# [RAW DATA]

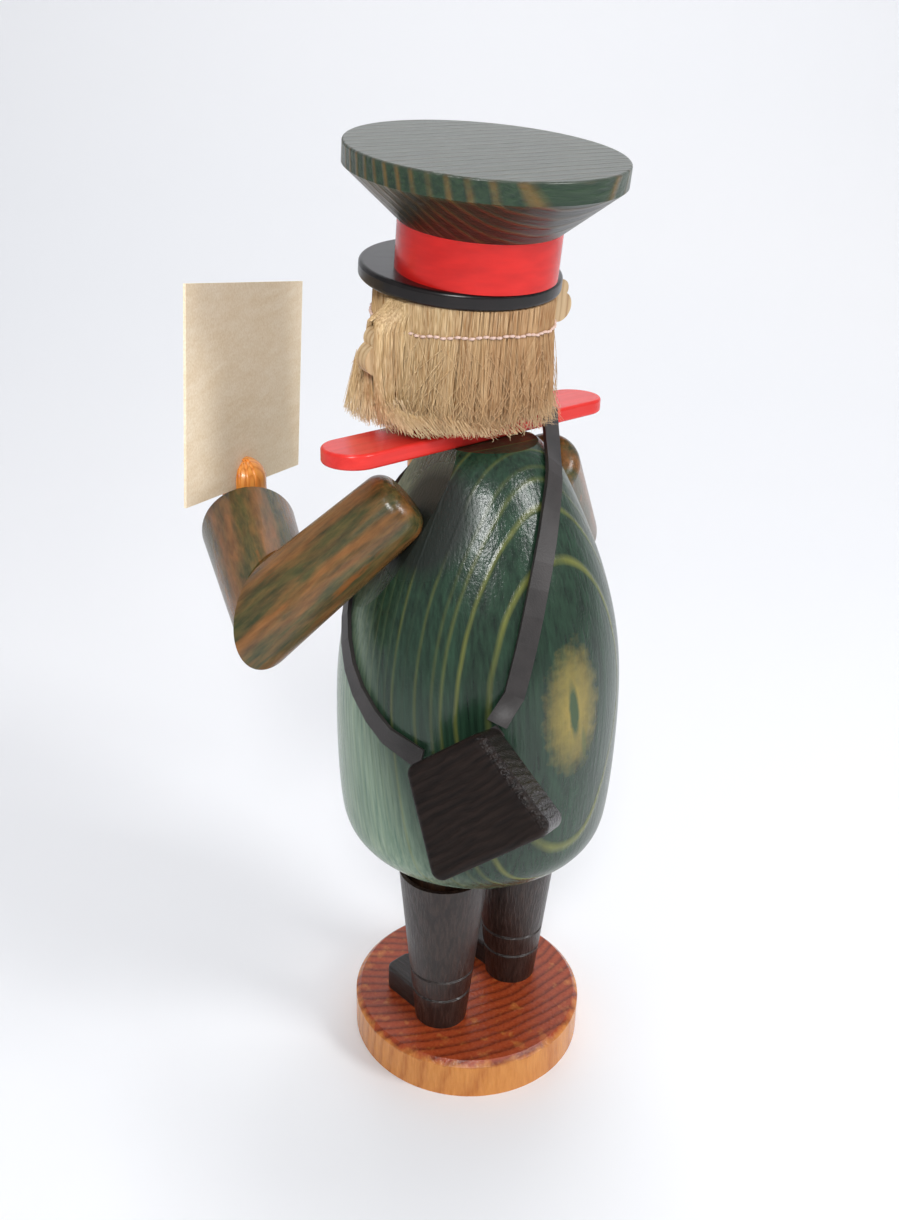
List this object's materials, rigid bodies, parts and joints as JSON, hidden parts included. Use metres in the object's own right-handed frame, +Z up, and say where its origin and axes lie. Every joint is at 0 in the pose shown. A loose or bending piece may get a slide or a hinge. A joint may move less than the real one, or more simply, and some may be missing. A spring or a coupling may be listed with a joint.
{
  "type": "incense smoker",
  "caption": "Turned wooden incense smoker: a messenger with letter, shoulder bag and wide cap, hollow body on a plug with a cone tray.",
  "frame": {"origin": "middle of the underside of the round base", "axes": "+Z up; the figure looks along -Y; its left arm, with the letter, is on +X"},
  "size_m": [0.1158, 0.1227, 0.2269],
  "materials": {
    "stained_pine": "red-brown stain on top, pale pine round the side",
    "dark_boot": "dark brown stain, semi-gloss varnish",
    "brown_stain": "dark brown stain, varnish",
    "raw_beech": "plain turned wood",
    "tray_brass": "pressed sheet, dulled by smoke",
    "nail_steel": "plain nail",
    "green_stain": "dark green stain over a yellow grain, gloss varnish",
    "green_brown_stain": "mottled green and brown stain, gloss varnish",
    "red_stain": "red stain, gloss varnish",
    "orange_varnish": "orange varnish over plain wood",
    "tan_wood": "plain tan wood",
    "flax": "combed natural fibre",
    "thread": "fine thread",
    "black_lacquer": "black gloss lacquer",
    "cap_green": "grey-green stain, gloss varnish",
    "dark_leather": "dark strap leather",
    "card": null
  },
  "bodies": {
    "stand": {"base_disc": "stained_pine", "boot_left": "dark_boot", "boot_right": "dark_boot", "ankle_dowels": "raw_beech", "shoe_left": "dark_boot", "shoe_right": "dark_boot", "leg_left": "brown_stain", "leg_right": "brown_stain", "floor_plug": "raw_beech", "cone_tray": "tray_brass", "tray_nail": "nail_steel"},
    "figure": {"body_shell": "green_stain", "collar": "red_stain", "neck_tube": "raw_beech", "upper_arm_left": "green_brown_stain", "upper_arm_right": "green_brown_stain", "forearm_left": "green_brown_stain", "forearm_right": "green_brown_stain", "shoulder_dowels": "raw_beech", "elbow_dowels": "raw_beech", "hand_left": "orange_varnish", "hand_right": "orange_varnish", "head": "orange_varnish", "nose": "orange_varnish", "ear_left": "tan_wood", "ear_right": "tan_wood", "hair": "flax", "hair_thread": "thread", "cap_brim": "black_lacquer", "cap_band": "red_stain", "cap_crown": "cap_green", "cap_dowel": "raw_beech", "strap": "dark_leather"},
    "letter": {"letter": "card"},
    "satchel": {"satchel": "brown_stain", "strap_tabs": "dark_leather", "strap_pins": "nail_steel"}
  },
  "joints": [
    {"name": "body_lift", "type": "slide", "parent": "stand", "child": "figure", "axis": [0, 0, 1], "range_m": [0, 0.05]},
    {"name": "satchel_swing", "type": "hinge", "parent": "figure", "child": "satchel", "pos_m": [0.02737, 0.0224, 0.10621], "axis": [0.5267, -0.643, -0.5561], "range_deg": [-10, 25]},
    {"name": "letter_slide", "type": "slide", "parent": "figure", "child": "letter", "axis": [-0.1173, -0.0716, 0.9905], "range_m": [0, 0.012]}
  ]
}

# [TASK TO COMPLETE]
Identify which lines contain the word "axes" and copy each one.

# [TASK SOLUTION]
List this object's materials, rigid bodies, parts and joints as JSON, hidden parts included. Use metres in the object's own right-handed frame, +Z up, and say where its origin and axes lie. Every joint is at 0 in the pose shown. A loose or bending piece may get a slide or a hinge. A joint may move less than the real one, or more simply, and some may be missing. A spring or a coupling may be listed with a joint.
  "frame": {"origin": "middle of the underside of the round base", "axes": "+Z up; the figure looks along -Y; its left arm, with the letter, is on +X"},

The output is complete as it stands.